# Clint Eastwood reviving 'Dirty Harry' once again?



## Steve615 (Feb 5, 2006)

http://videoeta.com/news/2474
One can only wonder at this point.It seems to me,with Stallone bringing 'Rambo' back and Bruce Willis doing the same with 'Live Free Or Die Hard',that Eastwood may have an itch to do one more 'Dirty Harry' movie.


----------



## paulman182 (Aug 4, 2006)

That would be a hoot, and I don't mean that in a bad way.


----------



## Stuart Sweet (Jun 19, 2006)

If the least credible part of a movie is that the "Action Hero" should be on social security, that's a film I can safely avoid.


----------



## Jimmy 440 (Nov 17, 2007)

Maybe he'll solve a crime in the old folks home ! Who stole the bing money !


----------



## Carl Spock (Sep 3, 2004)

Dirty Harry would now mean he's given a sponge bath by an orderly.


----------



## Steve Mehs (Mar 21, 2002)

Further proof Hollyweird is running out of ideas. It seems like pretty much every movie released now is:

1) A remake
2) A sequal


----------



## Jimmy 440 (Nov 17, 2007)

Probably some creep he busted 30 years ago got out of jail & is playing games with the SFPD & demands he come out of retirement so he can get payback on Harry.Or maybe Lt Brigg's (Hal Holbrook) son is my guess ! He'll blame him for killing his dad with the bomb in the car in *Magnum Force*.
Anyone else want to hazard a guess on the plot ?? Lets make this a fun thread !!


----------



## ajc68 (Jan 23, 2008)

One of the bonus features on the soon-to-be previous edition of Dirty Harry was a then current interview with Eastwood. He mention that he would only do another DH movie was if the script was very strong and fit his age. I'm really looking forward to the special edition Blu-ray box set that's coming out in June.


----------



## netconcepts (Jan 20, 2007)

Steve Mehs said:


> Further proof Hollyweird is running out of ideas. It seems like pretty much every movie released now is:
> 
> 1) A remake
> 2) A sequal


3) a bomb


----------



## Nick (Apr 23, 2002)

DH as a bomb technician? 

What an _irritating_ idea -- using old people to defuse live bombs! :nono:


----------



## Steve615 (Feb 5, 2006)

http://www.thesun.co.uk/sol/homepage/showbiz/film/article945263.ece

http://www.nydailynews.com/entertainment/movies/2008/05/06/2008-05-06_clint_eastwood_aims_to_revive_dirty_harr-1.html

http://www.thesun.co.uk/sol/homepage/showbiz/film/article1128052.ece


----------



## Steve615 (Feb 5, 2006)

http://www.contactmusic.com/news.nsf/article/eastwood%20dismisses%20dirty%20harry%20comeback%20rumours_1069214


----------



## Richard King (Mar 25, 2002)

> Eastwood dismisses 'Dirty Harry' comeback


He obviously wasn't feeling lucky.


----------



## Stuart Sweet (Jun 19, 2006)

But obviously we are.


----------



## EXTACAMO (Apr 7, 2007)

I can't imagine a Dirty Harry movie in these politically correct times where everyone must be protected at all costs against things they may find offensive.


----------



## fluffybear (Jun 19, 2004)

Richard King said:


> He obviously wasn't feeling lucky.


You can blame him, Eastwood is almost 80.
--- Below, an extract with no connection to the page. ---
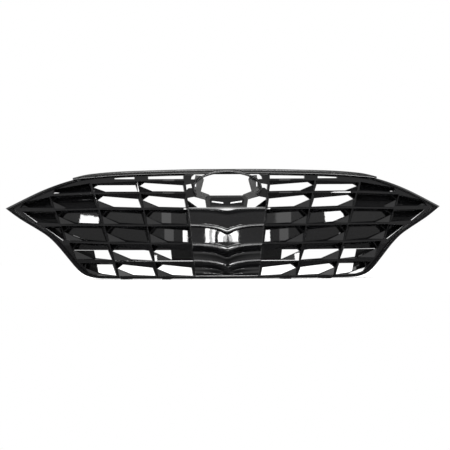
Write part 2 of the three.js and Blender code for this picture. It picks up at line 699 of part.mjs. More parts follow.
function wingBracket() {
  const foot = new THREE.BoxGeometry(54, 3, 34);
  foot.translate(0, 1.5, 0);
  const web = new THREE.BoxGeometry(4, 34, 34);
  web.translate(-25, 17, 0);
  const ear = new THREE.BoxGeometry(34, 4, 34);
  ear.translate(-44, 32, 0);
  const hole = new THREE.CylinderGeometry(5, 5, 20, 20);
  hole.translate(-46, 32, 0);
  const body = toSolid(foot).add(toSolid(web)).add(toSolid(ear)).subtract(toSolid(hole))
    .subtract(screwHole(0, 0, 0));
  return placeOnSweep(toGeometry(body), 596, 226, WING_BRACKET_DEPTH);
}

// ---------- materials and nodes ----------
const gloss = () => new THREE.MeshStandardMaterial({ color: 0x0b0b0d, roughness: 0.12, metalness: 0.1 });
const satin = () => new THREE.MeshStandardMaterial({ color: 0x1b1c1e, roughness: 0.45, metalness: 0.0 });
const plain = () => new THREE.MeshStandardMaterial({ color: 0x232426, roughness: 0.75, metalness: 0.0 });
const pale = () => new THREE.MeshStandardMaterial({ color: 0xb8babc, roughness: 0.4, metalness: 0.0 });
const steel = () => new THREE.MeshStandardMaterial({ color: 0x8d9096, roughness: 0.35, metalness: 0.9 });

const grille = new THREE.Group();
grille.name = "front_grille";

function addNode(name, shape, material) {
  const geometry = shape.isBufferGeometry ? shape : toGeometry(shape);
  const mesh = new THREE.Mesh(geometry, material);
  mesh.name = name;
  grille.add(mesh);
}

// Adds the right-hand piece and its mirror image on the left.
function addPair(name, shape, material) {
  const geometry = shape.isBufferGeometry ? shape : toGeometry(shape);
  addNode(name + "_right", geometry, material());
  addNode(name + "_left", mirrorX(geometry), material());
}

addPair("lattice", latticeSolid(), gloss);
addNode("surround_upper", upperSurround(), gloss());
addNode("surround_lower", lowerSurround(), gloss());
addNode("top_strip", topStrip(), satin());
addPair("backing_panel", backingPanel(), gloss);
addPair("wing_panel", wingPanel(), gloss);
addPair("corner_baffle", cornerBaffle(), gloss);

addNode("sensor_cover", centerCover(), gloss());
addNode("sensor_bracket", sensorBracket(), plain());
addNode("emblem_collar", emblemCollar(), gloss());
addPair("emblem_bracket", emblemBracket(), satin);
addNode("camera_housing", cameraHousing(), plain());
addNode("camera_face", cameraFace(), gloss());
addPair("camera_trim", cameraTrim(), pale);

const SENSOR_BACK = skinY(0, 120) + COVER_BACK;
SENSOR_SCREWS.forEach(([x, z], i) => {
  addNode("sensor_screw_" + (i + 1), screw(x, SENSOR_BACK + 5.4, z, 5.8), steel());
});
addPair("emblem_screw", screw(EMBLEM_SCREW[0], EMBLEM_BACK, EMBLEM_SCREW[1], 4.3), steel);

addPair("upper_tab_inner", upperTab(150), plain);
addPair("upper_tab_outer", upperTab(390), plain);
addPair("lower_tab_inner", lowerTab(191), plain);
addPair("lower_tab_outer", lowerTab(320), plain);
addPair("wing_bracket", wingBracket(), plain);
addPair("wing_screw", placeOnSweep(screw(0, 0, 0, 3.3), 596, 226, WING_BRACKET_DEPTH), steel);

// The origin sits under the middle of the bounding box, on the plane of the lower tabs.
const bounds = new THREE.Box3().setFromObject(grille, true);
grille.position.set(0, -(bounds.min.y + bounds.max.y) / 2, -bounds.min.z);

export default grille;
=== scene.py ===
import json
import math

import bmesh
import bpy
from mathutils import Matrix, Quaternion, Vector


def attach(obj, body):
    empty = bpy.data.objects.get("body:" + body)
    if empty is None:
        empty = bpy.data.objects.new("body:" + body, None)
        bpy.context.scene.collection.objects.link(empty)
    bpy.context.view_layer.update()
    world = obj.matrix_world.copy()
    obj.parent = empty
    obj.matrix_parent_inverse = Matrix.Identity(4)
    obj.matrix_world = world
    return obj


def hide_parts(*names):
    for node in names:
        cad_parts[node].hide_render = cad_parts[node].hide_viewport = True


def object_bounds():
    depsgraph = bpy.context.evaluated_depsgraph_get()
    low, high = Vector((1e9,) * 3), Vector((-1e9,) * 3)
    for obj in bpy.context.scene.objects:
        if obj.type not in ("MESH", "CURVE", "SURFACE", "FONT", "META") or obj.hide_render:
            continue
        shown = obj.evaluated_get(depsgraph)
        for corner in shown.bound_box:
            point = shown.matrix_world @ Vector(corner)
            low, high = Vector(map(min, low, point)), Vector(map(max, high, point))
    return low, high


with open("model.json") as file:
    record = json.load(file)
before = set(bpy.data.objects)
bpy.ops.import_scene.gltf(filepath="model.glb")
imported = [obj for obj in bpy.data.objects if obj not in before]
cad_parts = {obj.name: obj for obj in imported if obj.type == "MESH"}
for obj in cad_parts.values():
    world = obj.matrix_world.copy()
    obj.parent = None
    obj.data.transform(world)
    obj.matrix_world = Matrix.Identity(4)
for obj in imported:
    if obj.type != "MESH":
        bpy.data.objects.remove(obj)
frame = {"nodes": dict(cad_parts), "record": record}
cad_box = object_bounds()
nodes = frame["nodes"]

MM = 0.001

# ---------- the surface and the edges of the grille, in mm ----------
# The front surface is furthest forward in the middle of its width and height.
HALF_WIDTH = 700.0
SWEEP_BACK = 220.0
SWEEP_POWER = 2.2
CROWN_DEPTH = 12.0
CROWN_MIDDLE = 175.0
MODEL_SHIFT = -122.4496
GAP = 0.4
TRIM_DEPTH = 15.5
STRIP_DEPTH = 34.0
TIP_MITRE = 25.0
MITRE_MARGIN = 1.0
STRIP_LIFT = 0.2
# Each rib beside the middle cover leans outwards from its foot.
RIB_FOOT = 101.4
RIB_SLOPE = 0.101
COVER_MARGIN = 2.1

# Edges from the middle to the tip, as x and height.
STRIP_TOP = [(0, 352.5), (116, 352), (275, 348), (363, 344), (427, 338), (456, 333), (487, 325)]
UPPER_EDGE = [(0, 340), (116, 339.6), (275, 336), (363, 332), (427, 326.5), (487, 319),
              (583, 285), (HALF_WIDTH, 226.6)]
LOWER_EDGE = [(0, 3), (200, 3), (330, 3), (405, 4), (436, 9), (457, 18), (475, 33), (493, 54.4),
              (507.6, 72.5), (538.6, 110), (566.5, 137), (599, 159), (655.5, 193.6),
              (HALF_WIDTH, 226.6)]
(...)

What's next, Having him reprise his role as Philo Beddoe?


----------



## elaclair (Jun 18, 2004)

fluffybear said:


> You can blame him, Eastwood is almost 80.
> 
> What's nest, Having him reprise his role as Philo Beddoe?


They tried, but the orangutan said no.........


----------



## fluffybear (Jun 19, 2004)

elaclair said:


> They tried, but the orangutan said no.........


which one? Sandra Locke or Clyde


----------



## Steve615 (Feb 5, 2006)

Well,according to Entertainment Weekly,it appears that Clint Eastwood will star in "Gran Torino" after all.

http://www.ew.com/ew/article/0,,20219364,00.html


----------



## fluffybear (Jun 19, 2004)

Steve615 said:


> Well,according to Entertainment Weekly,it appears that Clint Eastwood will star in "Gran Torino" after all.
> 
> http://www.ew.com/ew/article/0,,20219364,00.html


If I read this correctly, this movie has nothing to do with the 'Dirty Harry' franchise.


----------



## Steve615 (Feb 5, 2006)

fluffybear said:


> If I read this correctly, this movie has nothing to do with the 'Dirty Harry' franchise.


That is the way I read that article too.The film doesn't appear to be another 'Dirty Harry' film,but he is in front of the cameras once again.
A friend of mine told me that he was watching part of an "Entertainment Tonight" show last night,and that they are supposed to be showing some kind of preview of 'Gran Torino' on their show tonight.


----------



## jodyguercio (Aug 16, 2007)

fluffybear said:


> which one? Sandra Locke or Clyde


Ouch.....


----------



## fluffybear (Jun 19, 2004)

jodyguercio said:


> Ouch.....


you're right that was not fair!

I'm sorry Clyde!


----------



## davring (Jan 13, 2007)

fluffybear said:


> you're right that was not fair!
> 
> I'm sorry Clyde!


Double Ouch....


----------



## Cmnore (Sep 22, 2008)

Damn! I had a great title ready for it. 'The Bullet List'.


----------